Mit Schriftsatz vom 30. September 2021 zeigte Rechtsanwalt W. die Übernahme der Verteidigung an und wies darauf hin, dass gegen das erstinstanzliche Urteil des Landgerichts Berufung eingelegt worden sei. Mit Schriftsatz vom 30. September 2021 teilte der dem Angeklagten mittlerweile beigeordnete Verteidiger, Rechtsanwalt K., mit, dass der Angeklagte ihm den Verwerfungsbeschluss übermittelt habe, wies darauf hin, dass er Berufung gegen das erstinstanzliche Urteil eingelegt habe und bat um nähere Erläuterung des Verwerfungsbeschlusses. Mit per Telefax übermitteltem Schreiben vom 6. Oktober 2021 wies der Vorsitzende die beiden Verteidiger darauf hin, dass gegen erstinstanzliche Urteile der Strafkammer allein das Rechtsmittel der Revision vorgesehen und das Rechtsmittel der „Berufung“ daher als Revision ausgelegt worden sei.

Mit Schriftsatz vom 8. Oktober 2021 beantragte Rechtsanwalt W. Wiedereinsetzung in die versäumte Frist zur Begründung der Revision und trug vor, Rechtsanwalt K. sei an der Einhaltung der Frist gehindert gewesen, weil er nicht rechtzeitig auf das vorliegend allein statthafte Rechtsmittel der Revision hingewiesen worden sei. Dem Angeklagten sei „die unverschuldete Wiedereinsetzung in die Revisionsbegründungsfrist zu gewähren.“ Mit Schriftsatz vom 27. Oktober 2021 beantragte Rechtsanwalt K. Wiedereinsetzung in die versäumte Revisionsbegründungsfrist und trug vor, dass ihm die Versäumung der Revisionsbegründungsfrist nicht anzulasten sei, nachdem ihm nicht mitgeteilt worden sei, dass die eingelegte Berufung als Revision behandelt werde. Darüber hinaus beantragte er, ihm eine Revisionsbegründungsfrist bis zum 4. November 2021 einzuräumen.

II.

Die Wiedereinsetzungsanträge des Angeklagten vom 8. Oktober 2021 und vom 27. Oktober 2021 sind unzulässig.

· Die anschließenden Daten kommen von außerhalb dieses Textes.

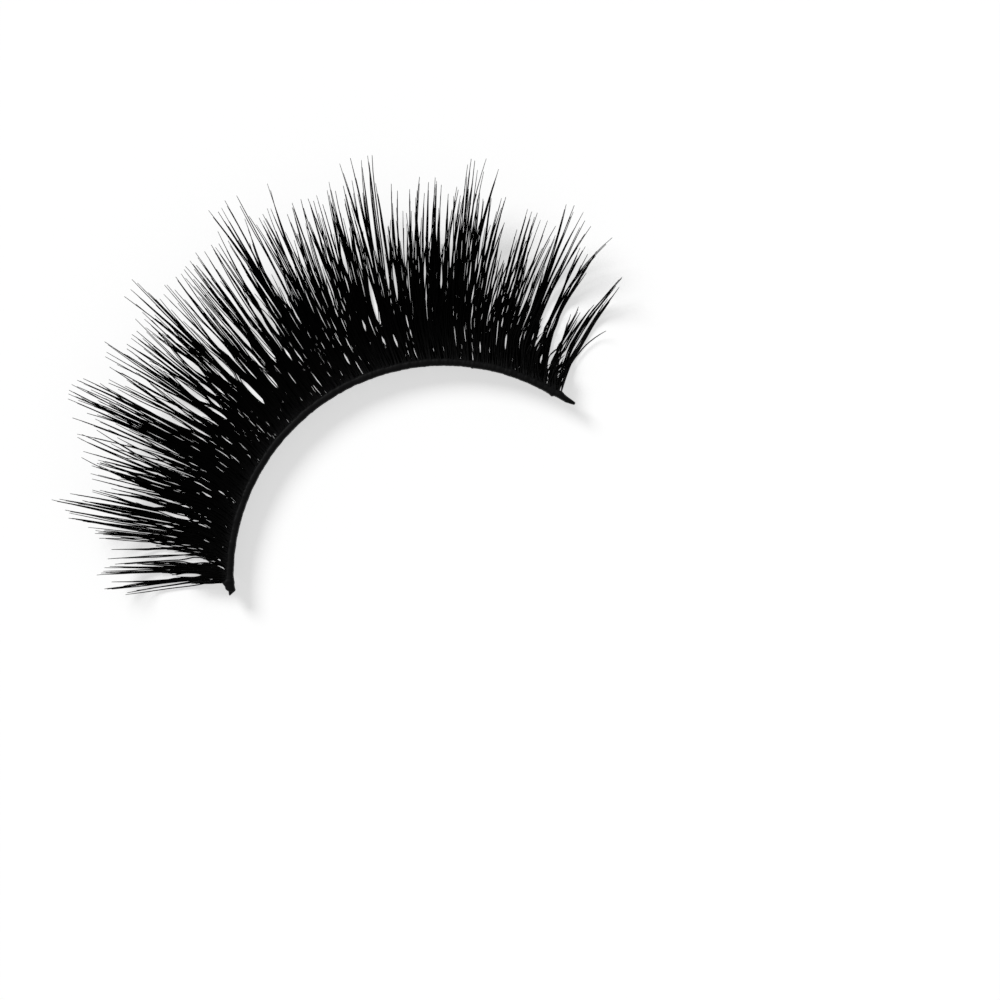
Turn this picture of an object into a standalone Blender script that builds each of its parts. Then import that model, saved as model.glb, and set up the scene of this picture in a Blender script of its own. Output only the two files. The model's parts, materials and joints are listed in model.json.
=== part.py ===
"""False eyelash strip: a trimmed, curved band that carries two layers of lashes.

The strip lies with its curl up, on the belly of the long lashes. +X runs along the
band towards its outer corner, the lash tips point to -Y, and +Z is up.
A station is an angle in degrees along the band, from its outer end. A reach is a
distance in millimetres from the band's outer face, seen from above.
"""
import math
from collections import namedtuple

import bmesh
import bpy

MM = 0.001

# The band is an arc. Its centre is placed so that the whole strip's box is centred on the origin.
ARC_CENTRE_X = 0.199
ARC_CENTRE_Y = 17.949
FIRST_STATION_ANGLE = -24.0
BAND_INNER_RADIUS = 14.50
BAND_OUTER_RADIUS = 15.05
BAND_BOTTOM = 1.00
BAND_TOP = 1.90
BAND_CHAMFER = 0.08
BAND_STEP = 3.0

# The lashes start a hair's width off the band. Where a gap runs deep towards the band, the
# rows of the layer end at this share of the way to it.
ROOT_RADIUS = 15.15
LOCK_STEPS = 5
TIP_WIDTH = 0.10
DEEP_GAP_SHARE = 0.85
SHARP_EDGE_ANGLE = 35.0
LASH_LEAN_POWER = 1.7
LASH_TAPER_POWER = 0.7

# A trimmed end of the band: how its section changes from station to station.
BandEnd = namedtuple("BandEnd", "station inner outer height_share")
OUTER_END = (
    BandEnd(0.1, 14.82, 14.90, 0.35),
    BandEnd(0.8, 14.64, 14.98, 0.75),
    BandEnd(1.6, 14.50, 15.05, 1.00),
)
INNER_END = (
    BandEnd(125.2, 14.50, 15.05, 1.00),
    BandEnd(126.2, 14.66, 15.05, 1.00),
    BandEnd(129.6, 14.68, 15.04, 0.90),
    BandEnd(131.2, 14.80, 15.00, 0.60),
    BandEnd(132.0, 14.90, 14.97, 0.35),
)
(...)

1. Wiedereinsetzung in den vorigen Stand ist auf Antrag demjenigen zu gewähren, der ohne Verschulden verhindert war, eine Frist einzuhalten (§ 44 Satz 1 StPO). Der Antrag ist binnen einer Woche nach Wegfall des Hindernisses zu stellen (§ 45 Abs. 1 Satz 1 StPO); innerhalb der Wochenfrist muss der Antragsteller auch Angaben über den Zeitpunkt des Wegfalls des Hindernisses machen und die versäumte Handlung nachholen (vgl. § 45 Abs. 2 Satz 2 StPO).

2. Diesen Anforderungen werden die Wiedereinsetzungsanträge nicht gerecht.

a) Die Wiedereinsetzungsanträge sind nicht innerhalb der Wochenfrist nach Kenntniserlangung von der Fristversäumnis gestellt worden. Der Angeklagte erhielt mit Zustellung des Verwerfungsbeschlusses des Landgerichts Hagen vom 20. September 2021 am 28. September 2021 Kenntnis davon, dass seine Revision innerhalb der Monatsfrist nach Zustellung des schriftlichen Urteils nicht begründet worden und das Rechtsmittel deshalb unzulässig ist. Die Wochenfrist des § 45 Abs. 1 Satz 1 StPO endete daher mit Ablauf des 5. Oktober 2021 und war zum Zeitpunkt des Eingangs der Wiedereinsetzungsanträge vom 8. Oktober 2021 und 27. Oktober 2021 bereits abgelaufen. Anhaltspunkte dafür, dass der Angeklagte die Wochenfrist des § 45 Abs. 1 Satz 1 StPO unverschuldet versäumt haben könnte, sind weder vorgetragen noch sonst ersichtlich.

b) Darüber hinaus wurde die versäumte Handlung innerhalb der Wochenfrist des § 45 Abs. 1 StPO nicht nachgeholt und die Revision nicht binnen Wochenfrist formgerecht begründet.

Soweit der Angeklagte die versäumte Handlung nunmehr nachgeholt und die Revision mit Schriftsatz seines Verteidigers vom 19. Januar 2022 begründet hat, vermag dies dem Wiedereinsetzungsantrag nicht zum Erfolg zu verhelfen. Für eine von Amts wegen zu gewährende Wiedereinsetzung in den vorigen Stand in die versäumte Wiedereinsetzungsfrist besteht vorliegend trotz greifbarer Anhaltspunkte für ein Verteidigerversagen kein Raum, weil ein Mitverschulden des auf freiem Fuß befindlichen Angeklagten, dem nach Urteilsverkündung Rechtsmittelbelehrung erteilt worden ist und der seit dem 28. September 2021 positive Kenntnis von der Versäumung der Revisionsbegründungsfrist hat, nicht ausgeschlossen erscheint.